Derken yıllar geçti, devran döndü. Fiyakalı söylenişiyle paradigma değişti, zengin patron-fakir işçi teması pek alıcı bulmaz oldu. Ama zengin de fakir de pek değişmedi tabii ki. Sabancı yine Sabahcı, Koç yine Koç olarak kaldı.
Günlerden bir gün Vehbi Koç’un torunu olan Ali Koç’un (henüz Fenerbahçe başkanı değildi daha) dünyadaki gelir adaletsizliğinden şikayet eden, sosyalizmi olumlama manasına gelen kelamlar ettiğini hatırlıyorum. Ciddiye alanlar da oldu, “Ağam bizimle eğleniiir” diye dalgasını geçenler de. 2013’deki sokak olayları sırasında sol göstericilerin Koçlarca himaye edilmesi bundan önce mi oldu sonra mı hatırlamıyorum.
Peki, 16 Mayıs 2023 itibarı ile bunlar nereden aklıma geldi? Durup dururken değil. Şöyle ki.. Yirmi küsur yıldır, her seçim gününün ertesinde mutat olduğu üzere belirli bir seçmen grubuna edilen hakaretleri okuyor, farklı bir şey var mı diye bakıyordum.
Özellikle deprem bölgesindeki seçmenlere yönelik hakaretlerde nefret dozunun artırılması dışında yeni bir şey görmedim. Bir de kömür-makarna simgeleri kullanılmamıştı artık. 15 Temmuzda marketlerde makarna kuyrukları oluşturduklarından olsa gerekti bu.
Derken gözüme mutat koronun dışından bir isim ilişti. İşte o ismi görünce aklıma geliverdi Gırgır karikatürleri...Aileden olmakla birlikte Sakıp Ağa’nın nesi olduğunu bilmediğim (merak da etmediğim) Neslihan Sabancı hanım, önce Atatürk’ten yaptığı alıntıyla kendini teselli ediyor, sonra George Orwell ve Che Guevera’nın olduğunu varsaydığı fiyakalı sözlerle tercihini beğenmediği milyonlara ince ayarlar veriyordu.

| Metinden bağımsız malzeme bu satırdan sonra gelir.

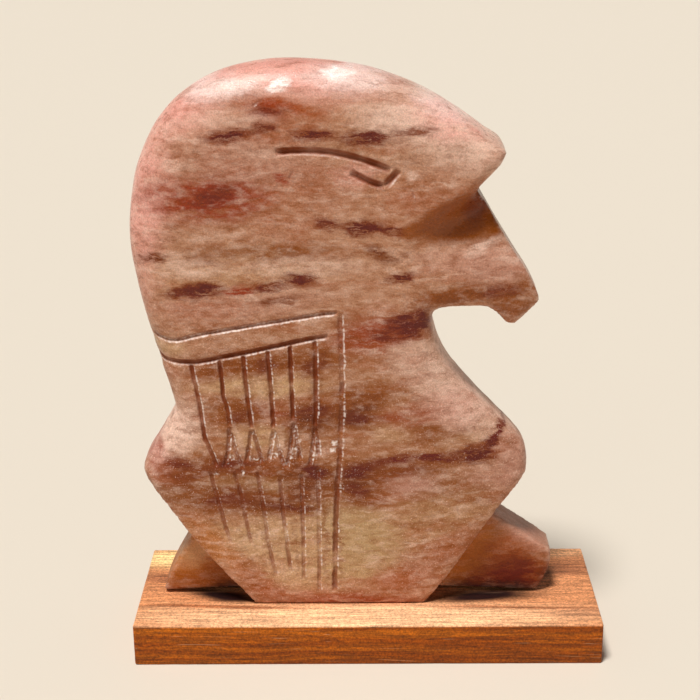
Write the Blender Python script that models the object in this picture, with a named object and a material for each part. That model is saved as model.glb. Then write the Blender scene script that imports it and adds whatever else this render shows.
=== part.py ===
"""An eagle head carved from one slab of banded stone, standing on a plain wooden board.

Metres, +Z up. The origin is the middle of the board's underside. The beak points to +X and the
carved front faces -Y. The carving is a free form: its outline and its cut lines are shares of its
own height. The slab's thickness, the board and every cut's width and depth are sizes of their own.
"""
import bmesh
import bpy
import numpy as np
from mathutils import Vector
from mathutils.geometry import delaunay_2d_cdt

# The carving, in metres
CARVING_HEIGHT = 0.1712
STONE_THICKNESS = 0.0264
FACE_BOW = 0.0013
FOOT_STEP_FRONT = 0.0086
FOOT_STEP_BACK = 0.0040
FOOT_EDGE = 0.0010

# The hollow under the brow and the thinning of the beak, in metres
BROW_HOLLOW_DEPTH = 0.0036
BROW_LIP = 0.0080
BEAK_THINNING = 0.0050

# The cut lines, in metres
EYE_CUT_WIDTH = 0.0022
EYE_CUT_DEPTH = 0.0014
BAND_CUT_WIDTH = 0.0022
BAND_CUT_DEPTH = 0.0013
LONG_CUT_WIDTH = 0.0016
LONG_CUT_DEPTH = 0.0008
FEATHER_CUT_WIDTH = 0.0012
FEATHER_CUT_DEPTH = 0.0007
BACK_CUT_SHARE = 0.7
CUT_END_SHARE = 0.08

# The wooden board, in metres: it reaches past the carving's foot by a margin on each side
BASE_THICKNESS = 0.014
BASE_MARGIN_NAPE = 0.0072
BASE_MARGIN_BEAK = 0.0140
BASE_MARGIN_SIDE = 0.0123
BASE_EDGE = 0.0007
JOINT_GAP = 0.0003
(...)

Che dediğimiz malum, Güney Amerikalı komünist, özgürlük savaşçısı, halk kahramanı, dünyada bilinen yüzüyle. (Bir de masum insanları soğukkanlıkla öldürmekle övünmesi var ama bahsi diğer.) İşte bu Che diyesiymiş ki “Özgürlüğün en büyük düşmanı halinden memnun kölelerdir.”
Yani 27 milyon insan tercih mührünü pusulanın 15-20 cm sağına bassa kölelik zincirlerini kırmış olacaktı. Neslihan hanım sağolsun aydınlandık.
1984’ün, Hayvan Çiftliği’nin yazarı olarak bildiğimiz George Orwell da “zeki bir insana en büyük işkence cahillerin tercih ettiği düzende yaşamaktır” buyurarak, yıllar öncesinden 2023 Türkiye’sindeki 24 buçuk milyon zeki insanın ızdırabına tercüman olmuş. (Orwell, yaşasa ve bu çeviriyi görse zeka ile cehalet karşıt kavramlar değildir kardeşim diye bir ayar verirdi bunun müsebbibine ama bu da bahsi diğer.)
Muhterem Neslihan Sabancı’ya bir solcu çıkıp, “hanımefendi siz bu düzen sayesinde dolçe vita yaşıyorsunuz” der mi, zannetmem. Ancak batı literatürünü iyi takip ettiğini, alıntılarından anladığımız hanımefendi, krem tabakasını teşkil ettiği ve beğenmese de ait olduğu cemiyetin müktesabatına da biraz ilgi gösterse, insanları hakir görmemeyi öğretecek rehberler bulur. “El yahşi biz yaman, el buğday biz saman” derecesinde bir tevazuyu değilse bile yeter miktarda hoşgörüyü en azından kazanır.